* _What the exercise asks_: Show all lines from the data that include the word "frame".

# Start of Supplied information

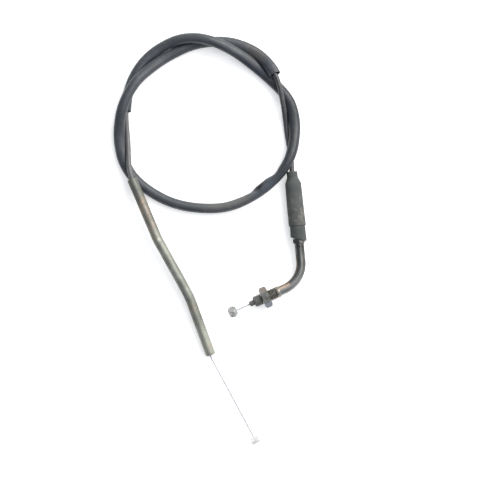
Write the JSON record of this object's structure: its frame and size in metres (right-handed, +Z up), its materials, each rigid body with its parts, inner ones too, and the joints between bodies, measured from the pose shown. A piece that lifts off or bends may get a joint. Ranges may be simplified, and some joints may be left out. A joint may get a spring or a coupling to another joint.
{
  "type": "motorcycle throttle cable",
  "caption": "Throttle cable in a loose coil: nipple-ended wire, threaded elbow with lock nut, booted adjuster, sleeved conduit, bent guide tube and bare carburettor wire.",
  "frame": {"origin": "on the table, below the middle of the box of the rigid fittings, with the coiled cable left out", "axes": "+Z up from the table, +Y from the carburettor nipple towards the coil, +X from the guide tube towards the boot"},
  "size_m": [0.1648, 0.3522, 0.0175],
  "materials": {
    "cast_zinc": "as-cast zinc alloy, satin, light grey",
    "wire": "bright galvanised stranded steel",
    "black_plastic": "matt black moulded plastic",
    "dark_plated": "polished black-nickel plating",
    "zinc_plated": "dull zinc plating",
    "nylon": "natural nylon",
    "boot_rubber": "matt charcoal rubber with brown dust",
    "conduit_vinyl": "semi-gloss black extruded vinyl",
    "sleeve_vinyl": "soft dark blue-charcoal vinyl tubing",
    "galvanised_tube": "olive-grey galvanised steel, mottled"
  },
  "bodies": {
    "root": {"conduit_jacket": "conduit_vinyl", "conduit_armour": "wire", "conduit_liner": "nylon", "inner_wire": "wire", "protective_sleeve": "sleeve_vinyl", "front_conduit_ferrule": "zinc_plated", "rear_conduit_ferrule": "zinc_plated", "adjuster_barrel": "zinc_plated", "adjuster_lock_nut": "zinc_plated", "adjuster_boot": "boot_rubber", "guide_tube": "galvanised_tube"},
    "adjuster": {"adjuster_screw": "dark_plated"},
    "elbow": {"elbow_tube": "dark_plated", "elbow_liner": "nylon", "threaded_end": "dark_plated", "end_cap": "black_plastic"},
    "nut": {"lock_nut": "zinc_plated"},
    "handlebar_end": {"handlebar_wire": "wire", "handlebar_nipple": "cast_zinc"},
    "carb_end": {"carb_wire": "wire", "carb_nipple": "cast_zinc"}
  },
  "joints": [
    {"name": "adjuster_travel", "type": "slide", "parent": "root", "child": "adjuster", "axis": [0.1011, -0.9949, 0], "range_m": [0, 0.006]},
    {"name": "elbow_swivel", "type": "hinge", "parent": "adjuster", "child": "elbow", "pos_m": [0.06966, 0.05741, 0.008], "axis": [-0.1011, 0.9949, 0], "continuous": true},
    {"name": "lock_nut_travel", "type": "slide", "parent": "elbow", "child": "nut", "axis": [0.915, 0.4035, 0], "range_m": [-0.005, 0.0065]},
    {"name": "handlebar_wire_pull", "type": "slide", "parent": "elbow", "child": "handlebar_end", "axis": [-0.915, -0.4035, 0], "range_m": [-0.01, 0.02]},
    {"name": "carb_wire_draw", "type": "slide", "parent": "root", "child": "carb_end", "axis": [-0.3439, 0.9374, 0.0555], "range_m": [-0.01, 0.02]}
  ],
  "couplings": [
    {"joint": "carb_wire_draw", "follows": "handlebar_wire_pull", "ratio": 1}
  ]
}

# End of Supplied information

* _Output below_:
Write the JSON record of this object's structure: its frame and size in metres (right-handed, +Z up), its materials, each rigid body with its parts, inner ones too, and the joints between bodies, measured from the pose shown. A piece that lifts off or bends may get a joint. Ranges may be simplified, and some joints may be left out. A joint may get a spring or a coupling to another joint.
  "frame": {"origin": "on the table, below the middle of the box of the rigid fittings, with the coiled cable left out", "axes": "+Z up from the table, +Y from the carburettor nipple towards the coil, +X from the guide tube towards the boot"},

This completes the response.